GIVEN REQUEST → Repeat the data verbatim.

━━━━━━━━━━━━━━━━

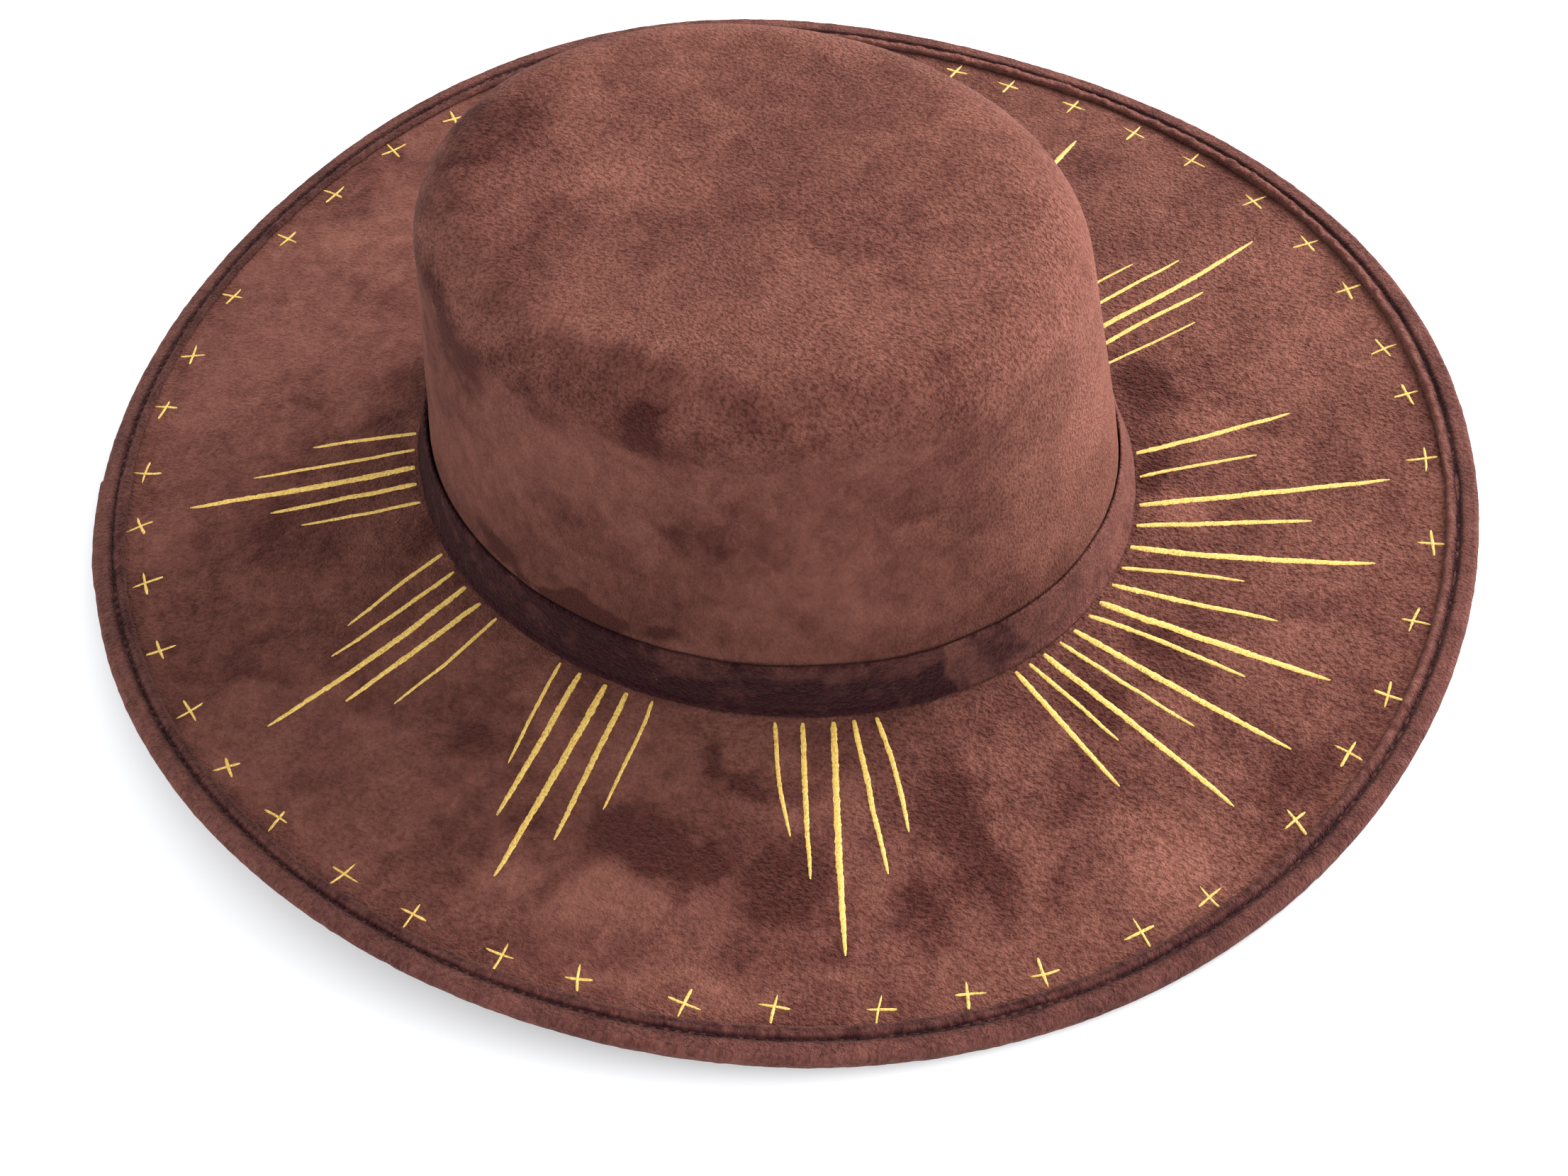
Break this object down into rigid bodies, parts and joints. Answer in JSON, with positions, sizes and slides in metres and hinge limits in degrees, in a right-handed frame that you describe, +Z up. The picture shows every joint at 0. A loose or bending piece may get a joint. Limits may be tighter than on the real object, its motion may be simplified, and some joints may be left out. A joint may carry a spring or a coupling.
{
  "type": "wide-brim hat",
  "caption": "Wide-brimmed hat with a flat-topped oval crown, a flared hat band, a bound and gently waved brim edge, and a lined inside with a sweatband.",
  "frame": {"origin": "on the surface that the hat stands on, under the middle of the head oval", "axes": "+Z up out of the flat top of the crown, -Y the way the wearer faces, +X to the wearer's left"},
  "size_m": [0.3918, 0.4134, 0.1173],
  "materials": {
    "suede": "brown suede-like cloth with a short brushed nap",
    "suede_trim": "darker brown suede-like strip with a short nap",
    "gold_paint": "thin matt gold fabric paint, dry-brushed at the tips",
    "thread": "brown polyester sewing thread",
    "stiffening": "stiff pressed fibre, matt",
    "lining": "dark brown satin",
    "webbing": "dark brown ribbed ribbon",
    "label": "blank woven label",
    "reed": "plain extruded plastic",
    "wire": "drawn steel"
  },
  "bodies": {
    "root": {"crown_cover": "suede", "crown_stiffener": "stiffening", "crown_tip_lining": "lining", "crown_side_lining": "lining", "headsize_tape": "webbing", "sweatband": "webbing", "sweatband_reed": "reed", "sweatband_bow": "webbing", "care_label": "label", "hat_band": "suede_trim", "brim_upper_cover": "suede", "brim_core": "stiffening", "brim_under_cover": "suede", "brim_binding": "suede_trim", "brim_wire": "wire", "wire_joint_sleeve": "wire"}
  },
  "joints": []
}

━━━━━━━━━━━━━━━━

FINAL RESULT →
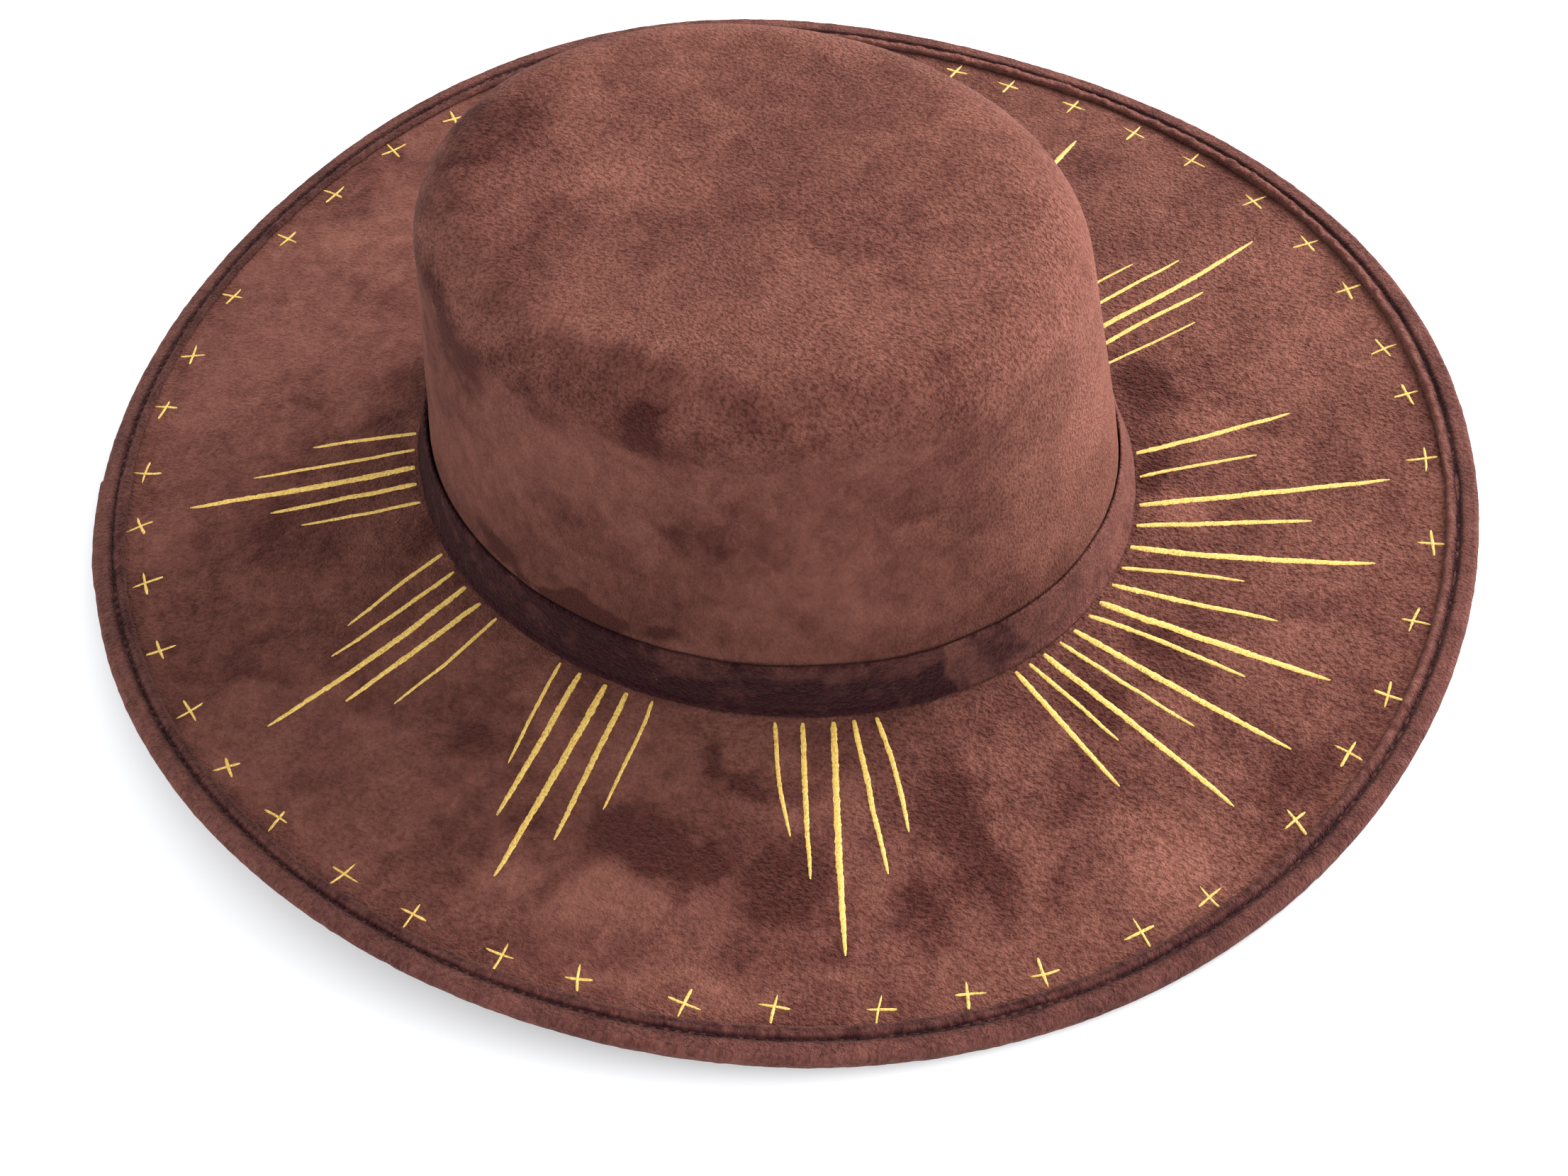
Break this object down into rigid bodies, parts and joints. Answer in JSON, with positions, sizes and slides in metres and hinge limits in degrees, in a right-handed frame that you describe, +Z up. The picture shows every joint at 0. A loose or bending piece may get a joint. Limits may be tighter than on the real object, its motion may be simplified, and some joints may be left out. A joint may carry a spring or a coupling.
{
  "type": "wide-brim hat",
  "caption": "Wide-brimmed hat with a flat-topped oval crown, a flared hat band, a bound and gently waved brim edge, and a lined inside with a sweatband.",
  "frame": {"origin": "on the surface that the hat stands on, under the middle of the head oval", "axes": "+Z up out of the flat top of the crown, -Y the way the wearer faces, +X to the wearer's left"},
  "size_m": [0.3918, 0.4134, 0.1173],
  "materials": {
    "suede": "brown suede-like cloth with a short brushed nap",
    "suede_trim": "darker brown suede-like strip with a short nap",
    "gold_paint": "thin matt gold fabric paint, dry-brushed at the tips",
    "thread": "brown polyester sewing thread",
    "stiffening": "stiff pressed fibre, matt",
    "lining": "dark brown satin",
    "webbing": "dark brown ribbed ribbon",
    "label": "blank woven label",
    "reed": "plain extruded plastic",
    "wire": "drawn steel"
  },
  "bodies": {
    "root": {"crown_cover": "suede", "crown_stiffener": "stiffening", "crown_tip_lining": "lining", "crown_side_lining": "lining", "headsize_tape": "webbing", "sweatband": "webbing", "sweatband_reed": "reed", "sweatband_bow": "webbing", "care_label": "label", "hat_band": "suede_trim", "brim_upper_cover": "suede", "brim_core": "stiffening", "brim_under_cover": "suede", "brim_binding": "suede_trim", "brim_wire": "wire", "wire_joint_sleeve": "wire"}
  },
  "joints": []
}